11. The word ‘cruelty’ is required to be understood in different dimensions. It can be either physical or mental. The meaning of ‘being cruel’ or ‘cruelty’ encompasses inhuman behaviour generally. A strict definition of ‘cruelty’, covering both physical and mental aspects, is not possible. In matrimonial law, it is very difficult to give a strict definition for ‘cruelty’. The causes which warrant separation generally must be grave and weighty, such as to show an absolute impossibility that the duties of married life can be discharged. In a state of personal danger, no marital duties can be discharged. Self-preservation will take priority over the marital duties. What wounds the mental feeling is, in few cases, to be admitted as a cruelty, even though it is not accompanied with bodily injury. Mere temper, rudeness of language or a want of civil attention, if they do not threaten bodily harm, do not amounts to legal cruelty. But they are high moral offences in the field of marriage.
12. The ordinary wear and tear in the matrimonial life and general misconduct of either of the parties, sometimes exists on one side and sometimes on the other, or even both. The parties will bear to some degree, either by prudent conciliation or by suffering in silence. If one has to take only danger to life, limb or health as the cruelties, which are usually considered as a cruelty for the purpose of enforcing penal law as grounds, in matrimonial litigation. It may not be sound and logical. The Court is not to wait till hurt is actually done, but if apprehension is reasonable, it is sufficient. Injury to body is one branch, and injury to health is another branch. Injury to health would include mental health. Every wilful act or omission or negligence indicated with some behaviour will amount to cruelty but what shall be such behaviour cannot be precisely defined with straight jacket formula. That depends on the way of life of the parties and their social and economic conditions, including the customs and traditions. Harassment of a woman with a view to coerce her or any person related to her to meet an unlawful demand for any property amounts to cruelty. Physical violence is not absolutely essential to constitute cruelty. A consistent course of conduct inflicting immeasurable mental agony and torture will amount to cruelty.

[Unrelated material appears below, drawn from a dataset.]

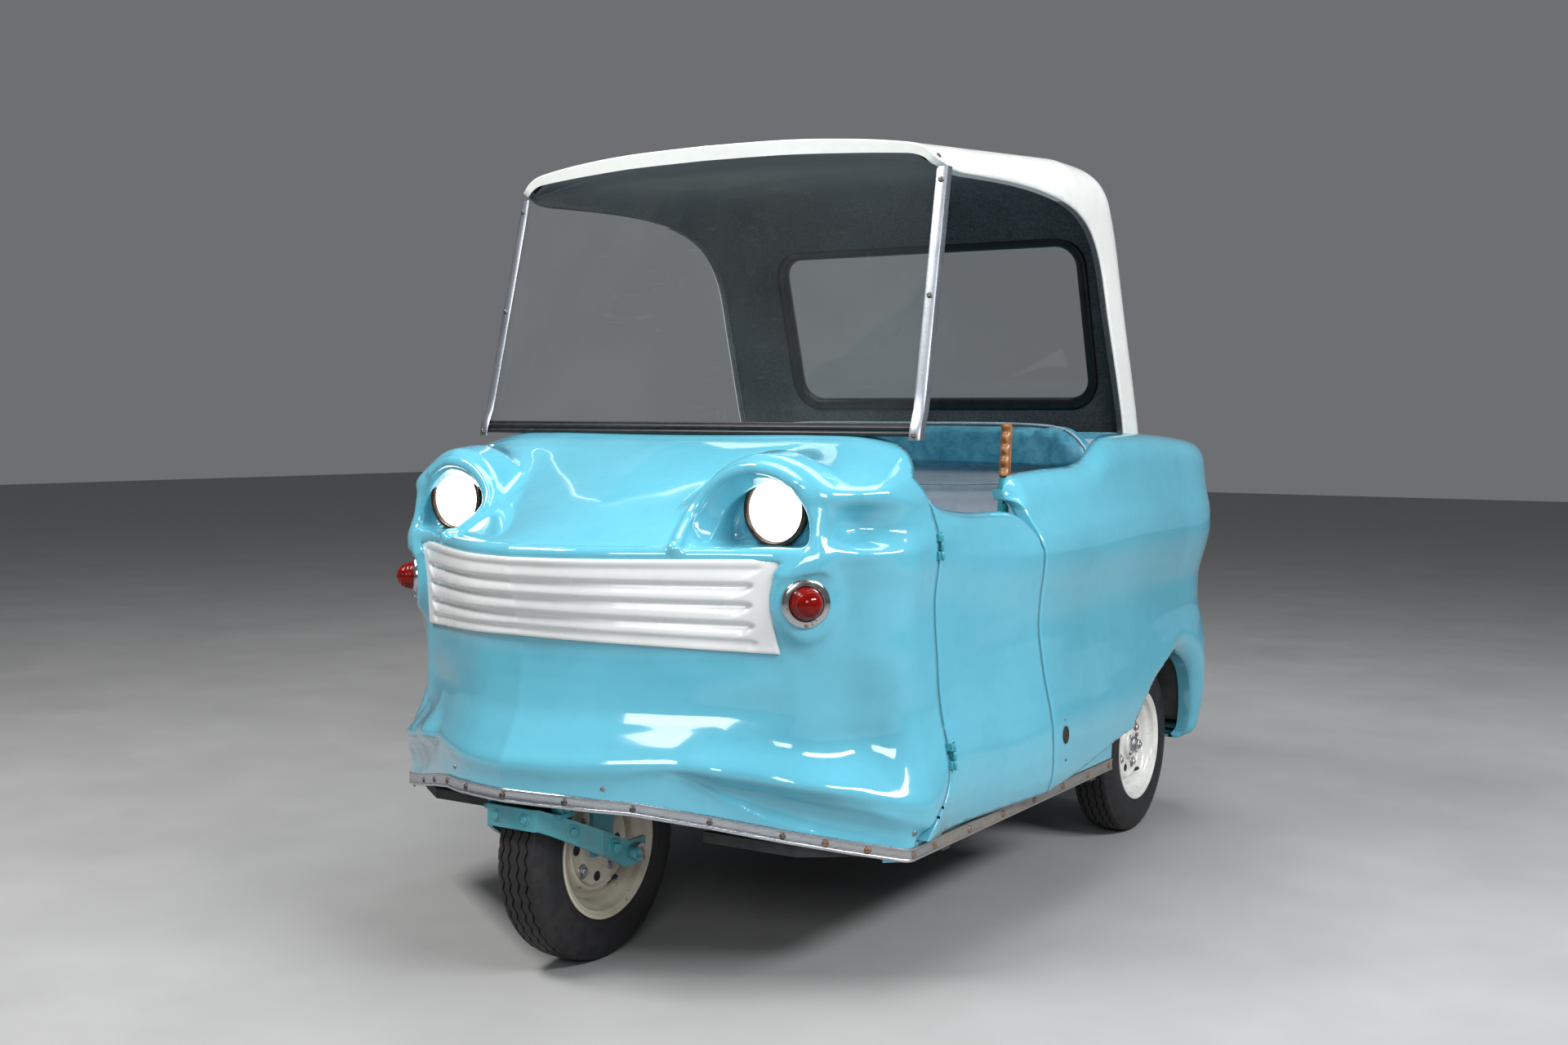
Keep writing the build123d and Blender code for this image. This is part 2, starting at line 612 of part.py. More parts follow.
def roof():
    side = prism_x(ROOF_SIDE + [(-450, 920)], -600, 600)
    outer = crown_solid(0) & side
    t = ROOF_T
    inner_side = [(-560, 800), (-560, 1447), (-450, 1449), (-45, 1496), (200, 1499), (320, 1478), (402, 1415), (455, 1314),
                  (479, 1240), (529, 1079), (580, 919), (620, 800)]
    inner = crown_solid(t) & prism_x(inner_side, -600, 600)
    # front lip: a bowed strip kept in front of the screen's top edge
    lip = Plane.XY.offset(1300) * make_face(
        Curve() + [ThreePointArc((-530, -396), (0, -435), (530, -396)), Line((530, -396), (530, -640)),
                   Line((530, -640), (-530, -640)), Line((-530, -640), (-530, -396))])
    lip = extrude(lip, 300, dir=(0, 0, 1))
    lip -= prism_y([(-560, 1200), (-560, 1388), (0, 1427), (560, 1388), (560, 1200)], -700, -300)
    shell = outer - (inner - lip)
    # front edge bowed in plan
    cut = Plane.XY.offset(800) * make_face(
        Curve() + [ThreePointArc((-520, -398), (0, -445), (520, -398)), Line((520, -398), (520, -600)),
                   Line((520, -600), (-520, -600)), Line((-520, -600), (-520, -398))])
    shell -= extrude(cut, 800, dir=(0, 0, 1))
    for s in (1, -1):
        a_, b_ = sorted((s * 440, s * 560))
        shell -= prism_x([(-460, 800)] + ROOF_OPEN + [(470, 800)], a_, b_)
    # rear window
    win = Pos(0, 500, (WIN_Z0 + WIN_Z1) / 2) * Rot(90, 0, 0) * extrude(
        RectangleRounded(2 * WIN_HALF - 24, WIN_Z1 - WIN_Z0 - 24, WIN_R), 400, both=True)
    shell -= win & box(-600, 600, 300, 900, 800, 1500)
    return shell


rf = roof()
put("roof_shell", whole(rf))


def rear_wall_y(z):
    for (y0, z0), (y1, z1) in zip(ROOF_SIDE[6:], ROOF_SIDE[7:]):
        if z1 <= z <= z0:
            return y0 + (z - z0) / (z1 - z0) * (y1 - y0)
    return 597.0


def window_ring(w, h, r, depth, off):
    """rounded frame in the leaning plane of the rear wall"""
    zc = (WIN_Z0 + WIN_Z1) / 2
    lean = math.degrees(math.atan2(rear_wall_y(990) - rear_wall_y(1240), 250))
    yc = rear_wall_y(zc) - ROOF_T / 2 + off
    return Pos(0, yc, zc) * Rot(lean, 0, 0) * Rot(90, 0, 0) * extrude(RectangleRounded(w, h, r), depth / 2, both=True)


H = (WIN_Z1 - WIN_Z0) / math.cos(math.radians(17))
gasket = window_ring(2 * WIN_HALF + 6, H + 6, WIN_R + 10, 30, 0) - window_ring(2 * WIN_HALF - 44, H - 44, WIN_R - 10, 60, 0)
gasket = gasket - rf
glass_r = window_ring(2 * WIN_HALF - 44.8, H - 44.8, WIN_R - 10.4, 5, 0)
put("rear_window_gasket", whole(gasket))
put("rear_window_glass", whole(glass_r))

# ---------------------------------------------------------------- hinge leaves
fixed = [whole(k) for k in body_leaves]
put("hinge_brackets", Compound(children=fixed + [whole(mirror_x(k)) for k in body_leaves]))

# ---------------------------------------------------------------- tail lamps and plate bracket
tl = []
for s in (1, -1):
    c = cyl_y(36, s * 400, 900, 1014, 640) - loft([face_at(both(tub_half(z, -0.3)), z) for z in (550, 631, 704)], ruled=True)
    tl.append(max(c.solids(), key=lambda q: q.volume))
put("tail_lamps", Compound(children=tl))
PLATE_X, PLATE_Z = 178.0, 121.0
plate = box(-150, 150, 1015.4, 1019.4, 355, 520)
for sx in (1, -1):
    for sz in (1, -1):
        plate -= cyl_y(3.3, sx * PLATE_X / 2, 1000, 1040, 437.5 + sz * PLATE_Z / 2)
stand = box(-60, 60, 960, 1015.4, 430, 445) - loft([face_at(both(tub_half(z, -0.3)), z) for z in (368, 450, 550)], ruled=True)
stand = max(stand.solids(), key=lambda q: q.center().Y)
plate = plate + stand
put("plate_bracket", whole(plate))
print("written", len(os.listdir("parts")))
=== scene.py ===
import math

import bmesh
import bpy
import numpy as np
from mathutils import Matrix, Vector


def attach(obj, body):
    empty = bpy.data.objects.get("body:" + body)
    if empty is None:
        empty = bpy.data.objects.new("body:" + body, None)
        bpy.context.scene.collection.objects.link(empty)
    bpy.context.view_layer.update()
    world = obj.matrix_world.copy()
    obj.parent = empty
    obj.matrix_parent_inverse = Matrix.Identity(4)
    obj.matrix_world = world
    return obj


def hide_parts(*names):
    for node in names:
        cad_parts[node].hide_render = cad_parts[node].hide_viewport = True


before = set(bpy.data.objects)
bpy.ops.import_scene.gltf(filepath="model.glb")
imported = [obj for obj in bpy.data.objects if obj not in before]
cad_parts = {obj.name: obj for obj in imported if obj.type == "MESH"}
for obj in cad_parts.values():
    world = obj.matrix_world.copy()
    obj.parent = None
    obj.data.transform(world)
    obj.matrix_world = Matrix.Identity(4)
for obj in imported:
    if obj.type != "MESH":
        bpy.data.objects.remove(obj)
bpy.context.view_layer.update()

# ----------------------------------------------------------------------------
# camera: three-quarter front view of the car, just below eye height
# ----------------------------------------------------------------------------
YAW, PITCH, ROLL, F_PX = 31.95, 3.39, 0.33, 2074.0
CAM_POS = (1.838, -2.436 - 0.660, 0.938)


def make_camera():
    a, e, r = math.radians(YAW), math.radians(PITCH), math.radians(ROLL)
    back = Vector((math.sin(a) * math.cos(e), -math.cos(a) * math.cos(e), math.sin(e)))
    right = Vector((math.cos(a), math.sin(a), 0))
    up = back.cross(right)
    rx = math.cos(r) * right + math.sin(r) * up
    ux = -math.sin(r) * right + math.cos(r) * up
    cam_data = bpy.data.cameras.new("camera")
    cam = bpy.data.objects.new("camera", cam_data)
    bpy.context.scene.collection.objects.link(cam)
    cam.matrix_world = Matrix(((rx.x, ux.x, back.x, CAM_POS[0]), (rx.y, ux.y, back.y, CAM_POS[1]),
                               (rx.z, ux.z, back.z, CAM_POS[2]), (0, 0, 0, 1)))
    cam_data.sensor_width = 36.0
    cam_data.lens = F_PX / 1920.0 * 36.0
    cam_data.clip_start = 0.05
    cam_data.clip_end = 100
    bpy.context.scene.camera = cam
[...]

13. The evidence adduced on behalf of both sides indicating that the petitioner/ husband is able to show that the attitude of respondent (wife) exposed him to cruelty/ harassment sufficient to seek relief of dissolution of marriage. Further, the findings of the learned Judge, Family Court are found sound, legal and logical. Therefore, this Court finds that there are no grounds to interfere with the order and decree dated 18.11.2008 passed by the learned Judge, Family Court, Vizianagram. Point Nos.1 and 2 answered accordingly.
Point No.3:
14. In view of the findings under Point Nos.1 and 2, the appeal is liable to be dismissed.
15. In the result, appeal is dismissed. There shall be no order as to costs.
16. As a sequel, miscellaneous petitions pending, if any, shall stand closed.